Thanks for the insight on Einstein. I would say that thanks to Einstein, we will eventually figure out what to do with this key.
As for the first one:
Einstein must have contemplated the possible negative results of making his theorem public. I was in turn contemplating if the potential for becoming internationally recognized (as he did become) had any influence on his decision to do so. Maybe google can help answer this for me.
I would love to say I am surprise but I am not. Even if this turns out to be an error, it would not change the fact that the universe has no speed limit - be it light or something else. The notion of limits and linear are human conceptions... based solely on limited perception; it should have long gone the way of the flat earth theory.
Supernova 1987-A proved that neutrinos travel at the speed of light.
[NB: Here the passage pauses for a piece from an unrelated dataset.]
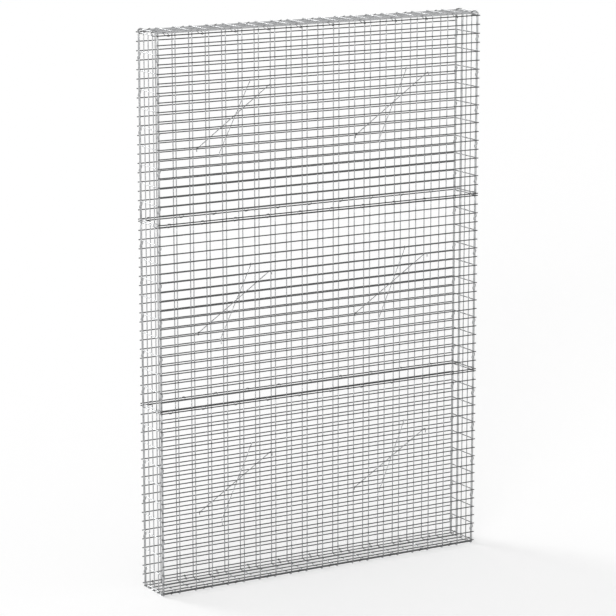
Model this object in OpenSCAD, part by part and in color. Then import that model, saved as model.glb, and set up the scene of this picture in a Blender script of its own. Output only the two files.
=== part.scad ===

That event occurred ~50,000 LY away, and the neutrinos and the photons it produced arrived here at the same time. If neutrinos really traveled as fast as the CERN experiment claims, they would have beaten the photons here by nearly 15 months.
Baffling indeed since neutrinos have mass, however in the future we will see if there is more to this than what we read here.
I've always pictured neutrinos as the mass that could break the light speed record but also travel at much slower classical speeds, this is predicted in a theory of everything I dreamed up over ten years ago. People would be amazed as to how simple this idea is, it also explains away the infinities and most of the spooky effects, entanglement, quantum tunneling, etc, etc, that happen in the standard model and why gravity behaves the way it does.
When NASA estimated the almost perfect vacuum of space at earths distance from the sun, approximate 6.5 particles per cm³, they didn't include neutrinos -- neutrinos are particles. In comparison on earth at one atmosphere there are approximately 2.5 X 10³¹ particles per cm³.
Most solar neutrinos pass through the earth without hitting anything that has mass, trillions of solar neutrinos pass through your body every second.